======== Raw data

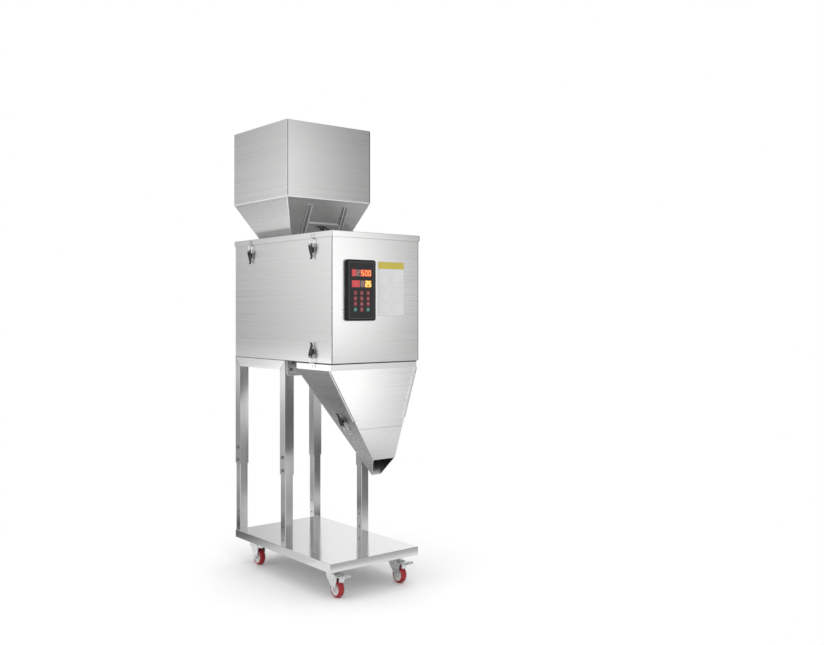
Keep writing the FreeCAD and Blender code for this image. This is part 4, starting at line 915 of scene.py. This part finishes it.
def upright_y(name, x, y_range, z_range, along_stops, height_stops, strength):
    (y0, y1), (z0, z1) = y_range, z_range
    corners = [(x, y0, z0), (x, y1, z0), (x, y1, z1), (x, y0, z1)]
    glow_card(name, corners, "Y", along_stops, height_stops, strength)


def flat(name, x_range, y_range, axis, along_stops, strength):
    """A card that lies just above the floor."""
    (x0, x1), (y0, y1) = x_range, y_range
    level = 12 * MM
    glow_card(name, [(x0, y0, level), (x1, y0, level), (x1, y1, level), (x0, y1, level)], axis, along_stops,
              ((0.0, 1.0), (0.1, 1.0)), strength)


EVEN = ((0.0, 1.0), (3.0, 1.0))
upright_x("front_board", FRONT_BOARD, (-0.2, 3.0), (0.70, 2.8),
          ((0.43, 1.0), (0.60, 0.78), (0.75, 0.50), (0.90, 0.25), (1.10, 0.15), (1.60, 0.10)),
          ((0.70, 0.62), (0.80, 0.84), (0.95, 0.97), (1.3, 0.92), (1.42, 0.78), (1.52, 0.66), (1.67, 0.80),
           (1.84, 0.61), (1.95, 0.53), (2.5, 0.25)), 2.1)
LEG_BOARDS = (
    ((-0.2, 0.615),
     ((0.0, 0.24), (0.07, 0.36), (0.13, 0.48), (0.19, 0.48), (0.25, 0.38), (0.31, 0.26), (0.40, 0.12),
      (0.50, 0.06), (0.58, 0.10), (0.64, 0.6), (0.7, 0.65))),
    ((0.615, 0.80),
     ((0.0, 0.15), (0.10, 0.13), (0.167, 0.03), (0.22, 0.10), (0.27, 0.30), (0.31, 0.50), (0.37, 0.76),
      (0.43, 0.72), (0.50, 0.5), (0.60, 0.60), (0.7, 0.60))),
    ((0.80, 1.083),
     ((0.0, 0.2), (0.06, 0.13), (0.15, 0.06), (0.24, 0.10), (0.34, 0.32), (0.43, 0.41), (0.7, 0.35))),
    ((1.083, 1.7),
     ((0.0, 0.06), (0.05, 0.05), (0.12, 0.06), (0.19, 0.11), (0.26, 0.26), (0.33, 0.36), (0.41, 0.38),
      (0.48, 0.26), (0.55, 0.4), (0.7, 0.6))),
)
for index, (x_range, height_stops) in enumerate(LEG_BOARDS):
    upright_x(f"leg_board_{index}", FRONT_BOARD, x_range, (0.015, 0.70), EVEN, height_stops, 1.8)
flat("front_card", (0.25, 1.6), (FRONT_BOARD + 0.01, -0.74), "X",
     ((0.25, 0.45), (0.32, 0.35), (0.42, 0.24), (0.5, 0.25), (0.65, 0.12), (0.8, 0.2), (1.0, 0.06),
      (1.4, 0.08)), 1.5)
flat("skirt_card", (-0.05, 0.7), (-0.70, -0.58), "X", ((-0.05, 0.38), (0.2, 0.5), (0.7, 0.5)), 1.0)
flat("front_card_far", (0.72, 1.6), (-0.74, -0.55), "X",
     ((0.72, 0.45), (0.85, 0.25), (1.05, 0.15), (1.6, 0.15)), 1.0)
flat("right_card", (0.24, 0.60), (-0.30, 0.28), "X",
     ((0.24, 0.25), (0.32, 0.12), (0.42, 0.10), (0.6, 0.3)), 1.0)
upright_y("side_board", SIDE_BOARD, (0.1, 4.0), (0.69, 2.8),
          ((0.95, 1.0), (1.30, 0.76), (1.70, 0.47), (2.0, 0.29), (2.2, 0.25), (3.0, 0.2)),
          ((0.69, 0.62), (0.76, 0.62), (0.85, 0.78), (1.25, 0.95), (1.55, 1.0), (1.95, 0.75),
           (2.6, 0.5)), 1.5)
upright_y("side_low_board", SIDE_BOARD, (0.1, 4.0), (0.015, 0.69),
          ((1.0, 1.0), (1.20, 0.97), (1.34, 0.45), (1.52, 0.33), (1.6, 0.30), (1.95, 0.25),
           (2.2, 0.26), (3.0, 0.2)),
          ((0.03, 0.40), (0.125, 0.39), (0.218, 0.41), (0.31, 0.41), (0.40, 0.46), (0.495, 0.67),
           (0.60, 0.98), (0.64, 0.85), (0.69, 0.72)), 3.4)
flat("funnel_card", (-0.70, -0.32), (0.1, 2.4), "Y",
     ((0.1, 0.80), (0.36, 0.72), (0.50, 0.38), (0.62, 0.20), (0.82, 0.10), (0.94, 0.2), (1.05, 0.42),
      (1.4, 0.4), (2.4, 0.9)), 1.0)
flat("leg_card", (SIDE_BOARD + 0.01, -0.70), (0.35, 2.4), "Y",
     ((0.35, 0.9), (0.60, 0.9), (0.85, 0.65), (1.1, 0.40), (1.30, 0.28), (1.60, 0.42), (1.90, 0.62),
      (2.4, 0.9)), 1.0)
upright_x("rear_board", REAR_BOARD, (0.6, 3.2), (0.3, 1.6),
          ((0.6, 0.5), (1.2, 0.64), (1.7, 0.95), (2.4, 1.0)), EVEN, 1.1)


SENSOR_WIDTH = 36
IMAGE_WIDTH = 824
FOCAL_PIXELS = 919.38
HORIZON_ROW = 312.0
IMAGE_MIDDLE_ROW = 322.5
CAMERA_YAW = 0.888
CAMERA_FROM_CABINET = (-1.8409, -2.4495, 0.1669)


def make_camera():
    data = bpy.data.cameras.new("camera")
    data.sensor_width = SENSOR_WIDTH
    data.sensor_fit = "HORIZONTAL"
    data.lens = SENSOR_WIDTH * FOCAL_PIXELS / IMAGE_WIDTH
    data.shift_y = (HORIZON_ROW - IMAGE_MIDDLE_ROW) / IMAGE_WIDTH
    data.clip_start = 0.05
    data.clip_end = 200
    camera = bpy.data.objects.new("camera", data)
    bpy.context.scene.collection.objects.link(camera)
    across, along, up = CAMERA_FROM_CABINET
    camera.location = (across, FRONT + along, BASE + up)
    camera.rotation_euler = (math.pi / 2, 0, CAMERA_YAW - math.pi / 2)
    bpy.context.scene.camera = camera


make_camera()
bpy.context.scene.view_settings.view_transform = "Standard"

bpy.context.view_layer.update()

================

Stated problem:
Restate, word for word and with nothing added, the lines from the first line of the listing through the one where "((0.0, 1.0), (0.1, 1.0)), strength)" stands.

Complete response:
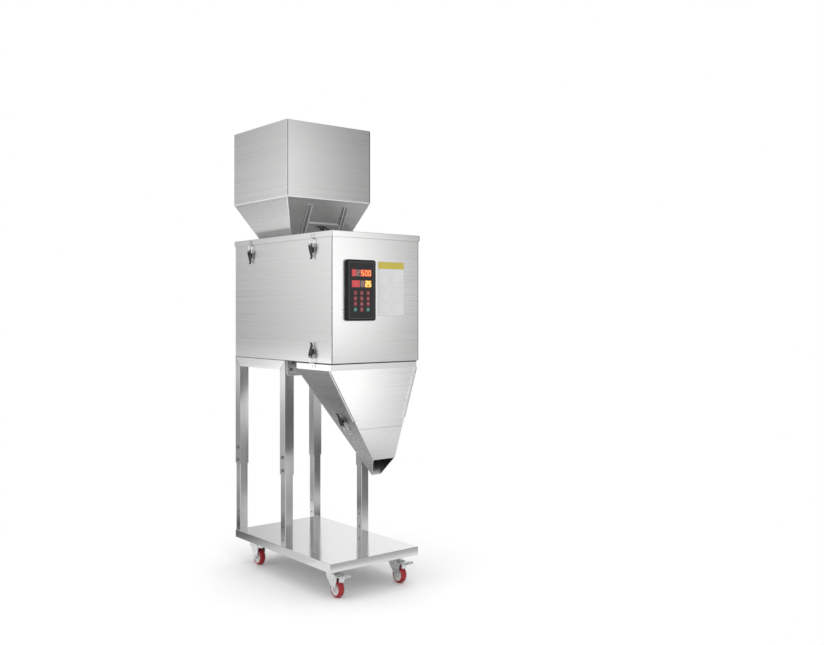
Keep writing the FreeCAD and Blender code for this image. This is part 4, starting at line 915 of scene.py. This part finishes it.
def upright_y(name, x, y_range, z_range, along_stops, height_stops, strength):
    (y0, y1), (z0, z1) = y_range, z_range
    corners = [(x, y0, z0), (x, y1, z0), (x, y1, z1), (x, y0, z1)]
    glow_card(name, corners, "Y", along_stops, height_stops, strength)


def flat(name, x_range, y_range, axis, along_stops, strength):
    """A card that lies just above the floor."""
    (x0, x1), (y0, y1) = x_range, y_range
    level = 12 * MM
    glow_card(name, [(x0, y0, level), (x1, y0, level), (x1, y1, level), (x0, y1, level)], axis, along_stops,
              ((0.0, 1.0), (0.1, 1.0)), strength)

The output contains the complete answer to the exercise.